Micah Clark, the author of the email, makes the assertion—which he underlines—that “homosexuals are less than 3% of the population,” and he accuses the Pride organization (and, presumably, the photographers and reporters who cover Pride events) of exaggerating attendance numbers. Although reputable scholars suggest that considerably more than 3% of the population is gay, let’s just accept that number—and recognize the real argument being made here: that we shouldn’t have to treat such a small number of people fairly. Presumably, minorities don’t deserve equal treatment under the law.  Aside from the Un-American nature of that assertion, I can only wonder what he thinks the cut-off percentage is? Since extremist rightwing Christians are also a minority, albeit a minority larger than 3%, does their percentage of the population cross the magic boundary that permits them to assert constitutional rights?)

What seems to really outrage Micah Clark is that this year, the Indianapolis Police Department officially participated for the first time.
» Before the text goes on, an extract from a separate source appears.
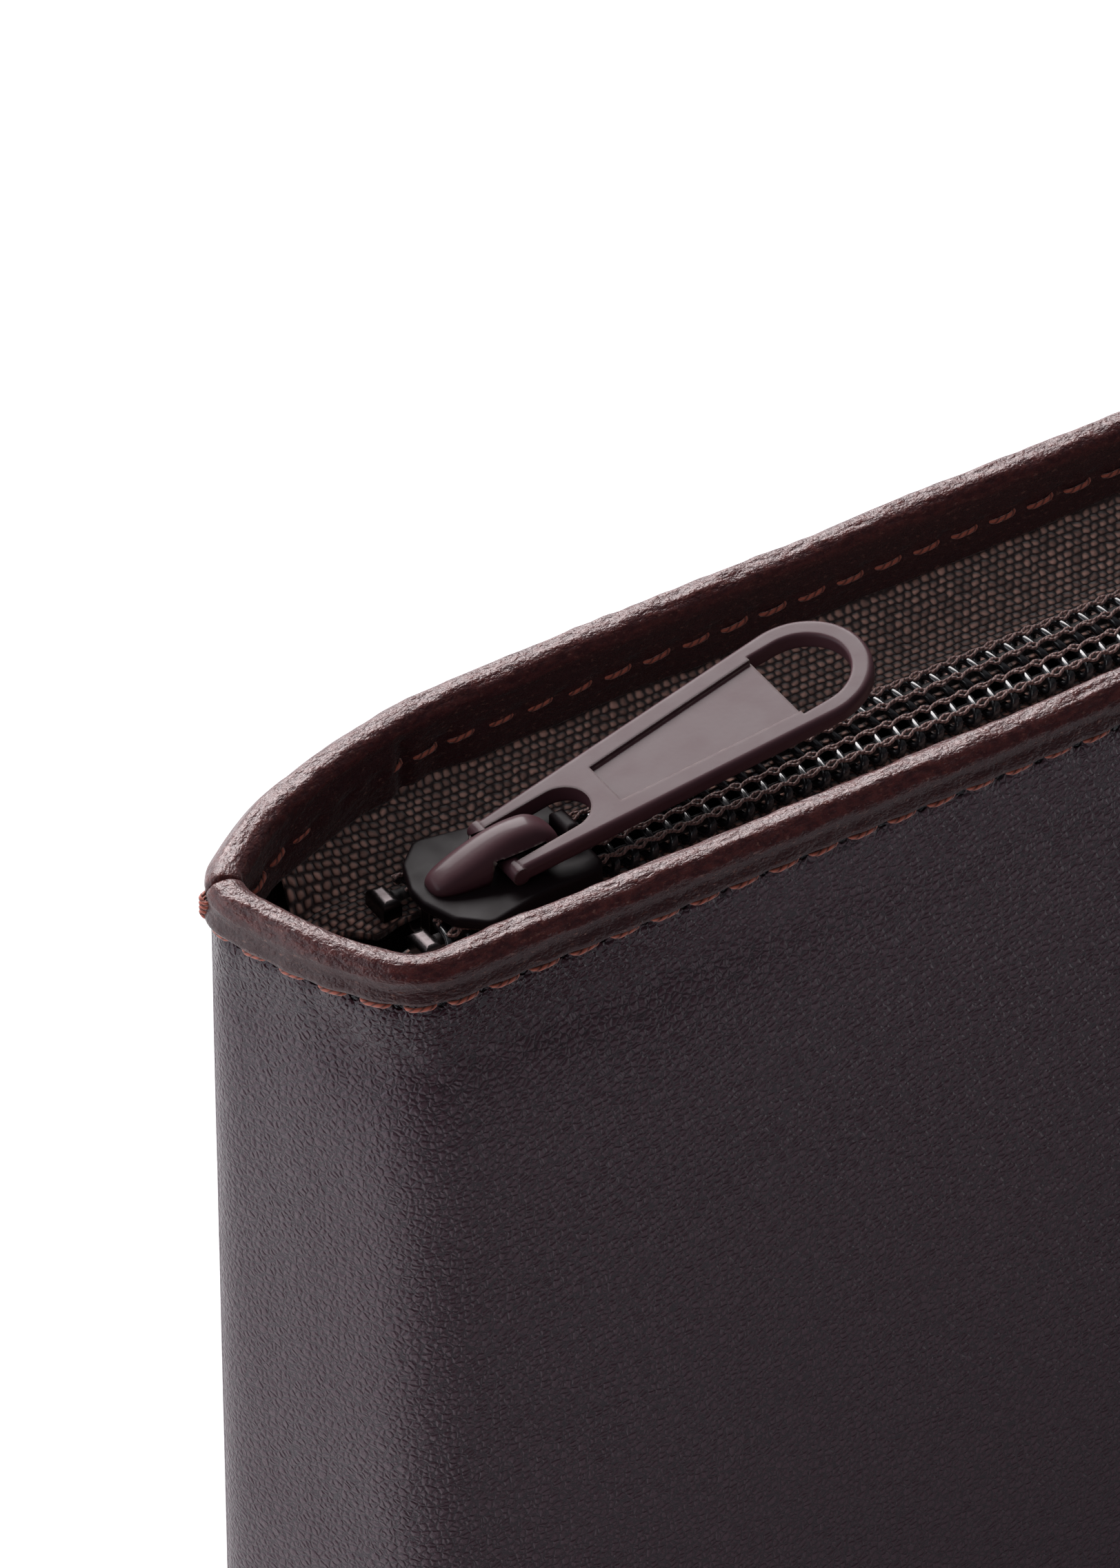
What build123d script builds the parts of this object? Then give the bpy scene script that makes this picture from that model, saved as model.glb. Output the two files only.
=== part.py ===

After engaging in some two and a half pages of twisted, dishonest rhetoric (including an astonishing assertion that the nation’s founders were “deeply troubled” by “this kind of thing”), Clark ends with a request that recipients pray for “those trapped by sexual brokenness and even those who oppose us.”

How ironically gracious of him!

Painting minority groups as irretrievably “other” is a time-dishonored tactic of bigots. It is one of the many ways in which the gay community has been marginalized and discriminated against over the years. And it’s not working any more.

President Obama’s favorite Martin Luther King quote is that “the arc of history bends toward justice.” That arc is by no means smooth, but we’re getting there.